Macomb's computer crimes unit says its fastest-growing type of complaint involves online sellers intentionally defrauding customers and fake overseas investment offers. The unit saw a jump in those crimes from 40 complaints in 2001 to 304 in 2004.

"We are seeing an increased demand from local agencies and the public," said Sheriff Mark Hackel, who worked with the FBI to establish the new offices. "There is constant influx of new technology and new training. Tying in with another agency helps defray the cost."

Another duty of the unit also is seeking out individuals who use the Internet to proposition children for sex. Undercover officers portray themselves as children and wait until there is a proposition. A meeting location is chosen, and deputies arrest the individual.

Officers also have busted individuals selling stolen auto parts online, seized pirated software sold at a local trade center and combed through a hard drive to find a runaway.

As its workload grew, the Macomb unit soon found its makeshift offices in Chesterfield weren't big enough.
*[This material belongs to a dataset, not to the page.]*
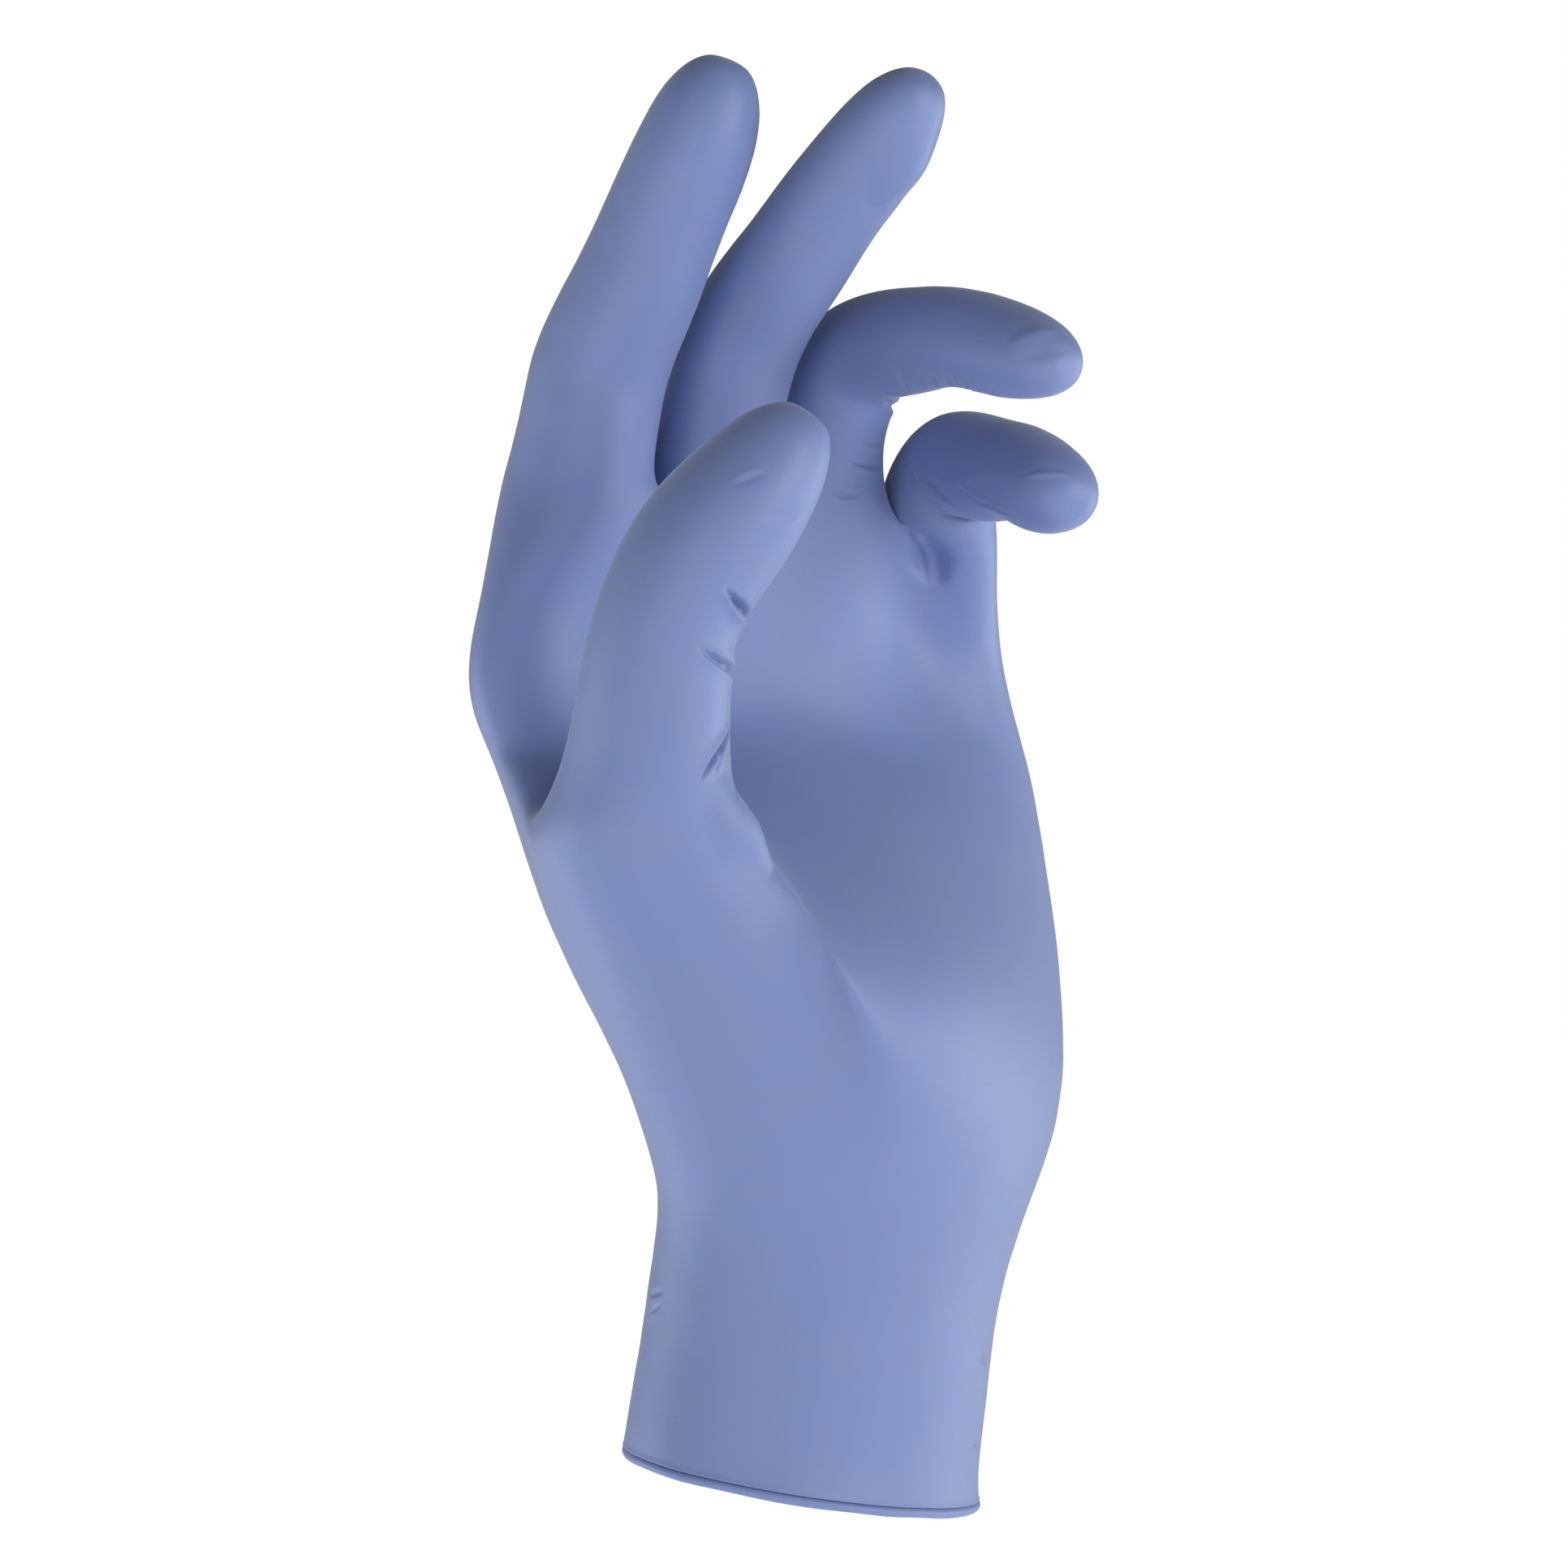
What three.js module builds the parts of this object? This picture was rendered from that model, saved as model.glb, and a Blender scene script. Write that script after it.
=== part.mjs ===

"The square footage is about the same, but (the old space) was not set up for a computer crime unit," said Detective Scott Blackwell of the Chesterfield Police Department, who is working with the unit.

The technology in the combined Clinton Township office includes devices that can make an exact copy of a computer's hard drive, allowing investigators to search files without altering the original computer. It also includes an evidence room where items ranging from disks to computer towers are stored in a more organized way.

"We want to be able to crunch the data in a quick fashion," said Detective Sgt. Darren Bondy, who heads up the Macomb unit. (The bureau) will give us direction when we get stuck."

The partnership between the FBI and Macomb County is unique in Michigan, officials say. In addition to having the federal government underwriting the renovations and new equipment, the officers from Macomb are using the space rent-free.

"This is a relatively new and growing venture for the FBI," said Daniel Roberts, special agent in charge of the Detroit FBI office. "We are the only game in town."